** start Recorded information **

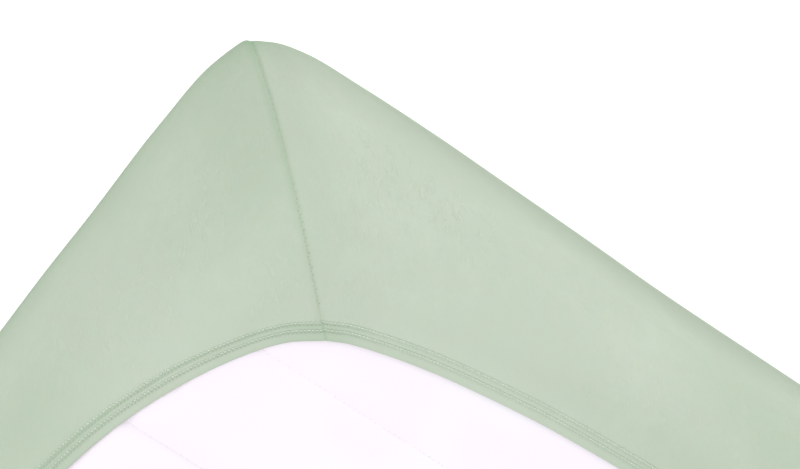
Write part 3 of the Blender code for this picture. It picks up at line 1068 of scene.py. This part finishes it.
    def around(self, ring: int) -> Array:
        """Give every column's distance round the cloth on one ring, and the whole way round."""
        line = self.grid.points[:, ring]
        return travelled(np.append(line, line[:1], 0))

    def stitch_line(self) -> tuple[Array, int]:
        """Give the distances round the turned hem, and how many stitches a row of it has."""
        turn = self.around(self.row_ring(self.finish.turned)[0])
        return turn, int(turn[-1] / self.stitch_pitch)

    def unwrap(self, data: bpy.types.Mesh, ring_of: Array) -> None:
        """Give the cloth its own coordinates, for its knit, its hem and its seams.

        Args:
            data: the sheet's mesh.
            ring_of: the grid's ring that each of the mesh's rings repeats.
        """
        grid, columns = self.grid, len(self.grid.run)
        point_of = np.empty(len(data.loops), dtype=np.int32)
        data.loops.foreach_get("vertex_index", point_of)
        sizes = np.empty(len(data.polygons), dtype=np.int32)
        data.polygons.foreach_get("loop_total", sizes)
        column, ring = point_of % columns, ring_of[point_of // columns]
        face_of = np.repeat(np.arange(len(sizes)), sizes)
        flat_face = sizes[face_of] > 4
        closing = np.isin(face_of, face_of[column == columns - 1]) & (column == 0) & ~flat_face

        foot, (edge, count) = self.around(self.rim_rings + 1), self.stitch_line()
        stitches = edge / edge[-1] * count
        places, from_seam = grid.points[column, ring], grid.from_seam[column, ring]
        climb, from_edge = grid.climb[column, ring], grid.from_edge[column, ring]
        layers = {
            "cloth": (np.where(flat_face, places[:, 0], foot[column] + closing * foot[-1]),
                      np.where(flat_face, places[:, 1], climb)),
            "hem": (stitches[column] + closing * stitches[-1], from_edge),
            "seam": (np.where(flat_face, 0.5, from_seam), climb),
        }
        for name, pair in layers.items():
            data.uv_layers.new(name=name).data.foreach_set("uv", np.stack(pair, 1).ravel())
        # The painted light and shade, and where small creases crowd, kept at the points.
        for name, zones in ((PAINTED_LIGHT_SHADE, self.zones), (CRINKLE, self.crinkled)):
            values = self.zone_values(zones)[:, ring_of].T.ravel()
            data.attributes.new(name, "FLOAT", "POINT").data.foreach_set("value", values)

    def dress(self, sheet: Thing, with_pieces: list[Thing], rests_on: str) -> None:
        """Give the sheet its finish and its body, and hide the frame's own sheet.

        Args:
            sheet: the sheet's object.
            with_pieces: the stitches sewn on it.
            rests_on: the piece that it is stretched over; not used.
        """
        finished(sheet, self.finish.make(), Slot.JERSEY)
        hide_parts("fitted_sheet")
        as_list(with_pieces)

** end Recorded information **

Written problem:
Please set down the whole listing above without altering a single line.

Written response:
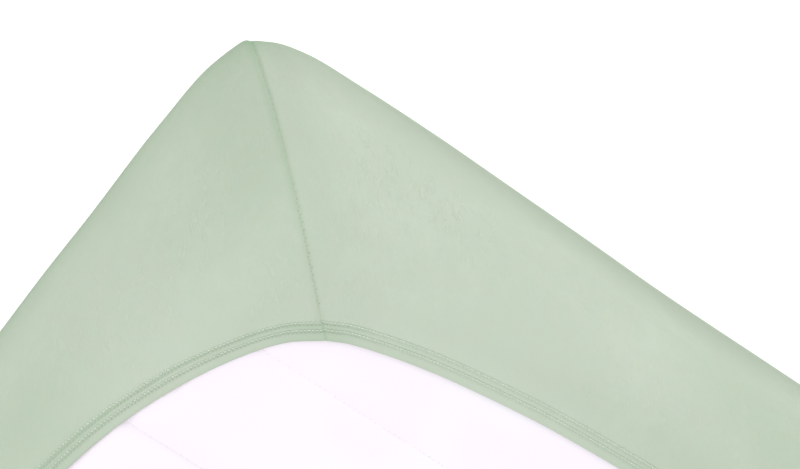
Write part 3 of the Blender code for this picture. It picks up at line 1068 of scene.py. This part finishes it.
    def around(self, ring: int) -> Array:
        """Give every column's distance round the cloth on one ring, and the whole way round."""
        line = self.grid.points[:, ring]
        return travelled(np.append(line, line[:1], 0))

    def stitch_line(self) -> tuple[Array, int]:
        """Give the distances round the turned hem, and how many stitches a row of it has."""
        turn = self.around(self.row_ring(self.finish.turned)[0])
        return turn, int(turn[-1] / self.stitch_pitch)

    def unwrap(self, data: bpy.types.Mesh, ring_of: Array) -> None:
        """Give the cloth its own coordinates, for its knit, its hem and its seams.

        Args:
            data: the sheet's mesh.
            ring_of: the grid's ring that each of the mesh's rings repeats.
        """
        grid, columns = self.grid, len(self.grid.run)
        point_of = np.empty(len(data.loops), dtype=np.int32)
        data.loops.foreach_get("vertex_index", point_of)
        sizes = np.empty(len(data.polygons), dtype=np.int32)
        data.polygons.foreach_get("loop_total", sizes)
        column, ring = point_of % columns, ring_of[point_of // columns]
        face_of = np.repeat(np.arange(len(sizes)), sizes)
        flat_face = sizes[face_of] > 4
        closing = np.isin(face_of, face_of[column == columns - 1]) & (column == 0) & ~flat_face

        foot, (edge, count) = self.around(self.rim_rings + 1), self.stitch_line()
        stitches = edge / edge[-1] * count
        places, from_seam = grid.points[column, ring], grid.from_seam[column, ring]
        climb, from_edge = grid.climb[column, ring], grid.from_edge[column, ring]
        layers = {
            "cloth": (np.where(flat_face, places[:, 0], foot[column] + closing * foot[-1]),
                      np.where(flat_face, places[:, 1], climb)),
            "hem": (stitches[column] + closing * stitches[-1], from_edge),
            "seam": (np.where(flat_face, 0.5, from_seam), climb),
        }
        for name, pair in layers.items():
            data.uv_layers.new(name=name).data.foreach_set("uv", np.stack(pair, 1).ravel())
        # The painted light and shade, and where small creases crowd, kept at the points.
        for name, zones in ((PAINTED_LIGHT_SHADE, self.zones), (CRINKLE, self.crinkled)):
            values = self.zone_values(zones)[:, ring_of].T.ravel()
            data.attributes.new(name, "FLOAT", "POINT").data.foreach_set("value", values)

    def dress(self, sheet: Thing, with_pieces: list[Thing], rests_on: str) -> None:
        """Give the sheet its finish and its body, and hide the frame's own sheet.

        Args:
            sheet: the sheet's object.
            with_pieces: the stitches sewn on it.
            rests_on: the piece that it is stretched over; not used.
        """
        finished(sheet, self.finish.make(), Slot.JERSEY)
        hide_parts("fitted_sheet")
        as_list(with_pieces)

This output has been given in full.